After fierce single elimination competition, the winner was a young lady who didn’t look like a RPS expert. What was her strategy? She seemed dumbfounded by her win and said she was just playing whatever came to her mind. What about hours of preparation? Practicing with neighbors? I think she practiced with her cat. So much for skill and strategy.

Later in the morning ESPN ran a story about the RPS championship held in Las Vegas. Just because it was held in Las Vegas doesn’t mean it’s becoming a huge event. Remember a lot of stupid things happen in Vegas. This is one of them.

257 competitors were flown into Las Vegas in April after winning regional tournaments in their neighborhood bars. Seeing the variety of colorful characters made it seem like a RPS competition broke out at a Halloween convention. There were some nuts dressed up in goofy outfits. I’m surprised no one dressed up as Spock and threw out the Vulcan hand sign for scissors.

One lady wearing bunny ears (who said her job is a human being. No joke) made it to the sweet 16 to meet Kristina Hartman who belongs Mensa. It’s the organization whose members’ IQs rank in the top two percent of the population. That’s what must have gotten her so far in this competition. She proclaimed…

“This game is as complex as the mind of your opponent.”

When your opponent has no brain it must mean the game isn’t that complex.

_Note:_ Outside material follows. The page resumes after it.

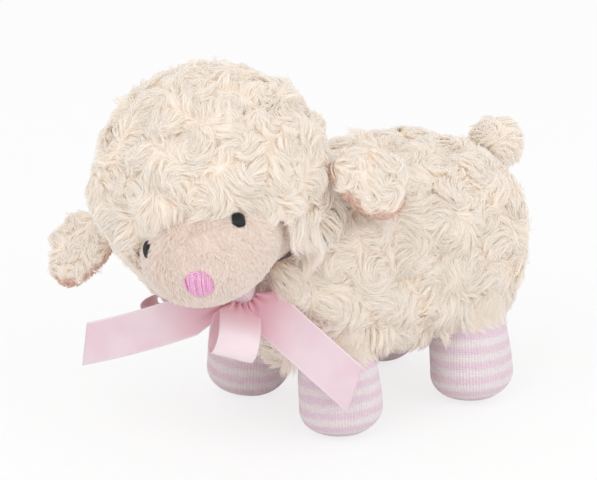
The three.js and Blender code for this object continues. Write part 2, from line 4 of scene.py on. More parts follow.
import bmesh
import bpy
import numpy as np
from mathutils import Matrix, Vector
from mathutils.bvhtree import BVHTree
from mathutils.kdtree import KDTree

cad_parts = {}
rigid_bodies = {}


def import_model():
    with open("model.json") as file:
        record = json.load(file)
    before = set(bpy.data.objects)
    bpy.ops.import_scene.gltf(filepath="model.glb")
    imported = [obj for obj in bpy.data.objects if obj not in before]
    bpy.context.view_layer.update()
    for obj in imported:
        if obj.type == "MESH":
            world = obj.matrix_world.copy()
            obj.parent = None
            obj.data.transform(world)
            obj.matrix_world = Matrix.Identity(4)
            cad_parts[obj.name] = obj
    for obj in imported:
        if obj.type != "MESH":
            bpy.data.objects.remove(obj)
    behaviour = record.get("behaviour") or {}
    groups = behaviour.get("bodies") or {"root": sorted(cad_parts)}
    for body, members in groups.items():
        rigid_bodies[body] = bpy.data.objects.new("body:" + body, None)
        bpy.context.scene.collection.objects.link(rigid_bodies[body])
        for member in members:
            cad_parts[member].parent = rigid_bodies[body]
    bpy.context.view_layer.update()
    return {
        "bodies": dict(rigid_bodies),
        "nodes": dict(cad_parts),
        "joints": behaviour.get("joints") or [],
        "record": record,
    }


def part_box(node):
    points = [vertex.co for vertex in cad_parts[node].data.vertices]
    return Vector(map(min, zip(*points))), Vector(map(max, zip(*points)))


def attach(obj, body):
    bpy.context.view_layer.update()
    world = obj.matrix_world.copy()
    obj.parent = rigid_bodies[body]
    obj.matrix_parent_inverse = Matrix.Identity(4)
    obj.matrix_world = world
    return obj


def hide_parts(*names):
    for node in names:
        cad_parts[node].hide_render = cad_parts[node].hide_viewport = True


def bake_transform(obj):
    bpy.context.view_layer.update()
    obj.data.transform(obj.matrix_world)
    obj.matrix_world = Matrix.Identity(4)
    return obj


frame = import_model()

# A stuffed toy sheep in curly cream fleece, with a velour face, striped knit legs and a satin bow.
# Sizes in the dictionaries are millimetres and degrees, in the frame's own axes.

mm = 0.001
joints = {joint["name"]: joint for joint in frame["joints"]}


# Camera

cameraPlan = dict(
    azimuth=52.3, elevation=19.0, distance=3000,
    aim=(4.9, -11.8, 78.6),  # the point in the middle of the picture
    lens=416.1, clipEnd=10,
)


def placeAimed(name, data, plan):
    # a camera or a lamp that looks at its aim from its side and height
    turn, rise = math.radians(plan["azimuth"]), math.radians(plan["elevation"])
    back = Vector((math.sin(turn) * math.cos(rise), -math.cos(turn) * math.cos(rise), math.sin(rise)))
    holder = bpy.data.objects.new(name, data)
    holder.location = (Vector(plan["aim"]) + back * plan["distance"]) * mm
    holder.rotation_mode = "QUATERNION"
    holder.rotation_quaternion = (-back).to_track_quat("-Z", "Y")
    bpy.context.scene.collection.objects.link(holder)
    return holder


camera = placeAimed("camera", bpy.data.cameras.new("camera"), cameraPlan)
camera.data.lens = cameraPlan["lens"]
camera.data.clip_end = cameraPlan["clipEnd"]
bpy.context.scene.camera = camera
print("camera placed")


# Material helpers

def linear(code):
    channels = [int(code[i : i + 2], 16) / 255 for i in (1, 3, 5)]
    return [c / 12.92 if c <= 0.04045 else ((c + 0.055) / 1.055) ** 2.4 for c in channels] + [1.0]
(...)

Who won? The super smart lady lost to the dumb wacko in bunny ears. So someone with probably an IQ of 100 and drunk so minus about 50 points beat someone in Mensa.

But the prevailing strategy seemed to be drinking of the alcoholic variety. All day long. Some even chugged a beer before the start of their match. Drinking even turned out to be the key to success.

The winner was carpenter from St. Louis who told us how he trained. It perfectly summed up how seriously RPS should be taken next time someone says it’s going to explode.

“I shotgunned a ton of beer,” he said. “I listened to a ton of Stevie Wonder. I was nailing that.”

Don’t talk about RPS as a serious sport anymore. He just prove why.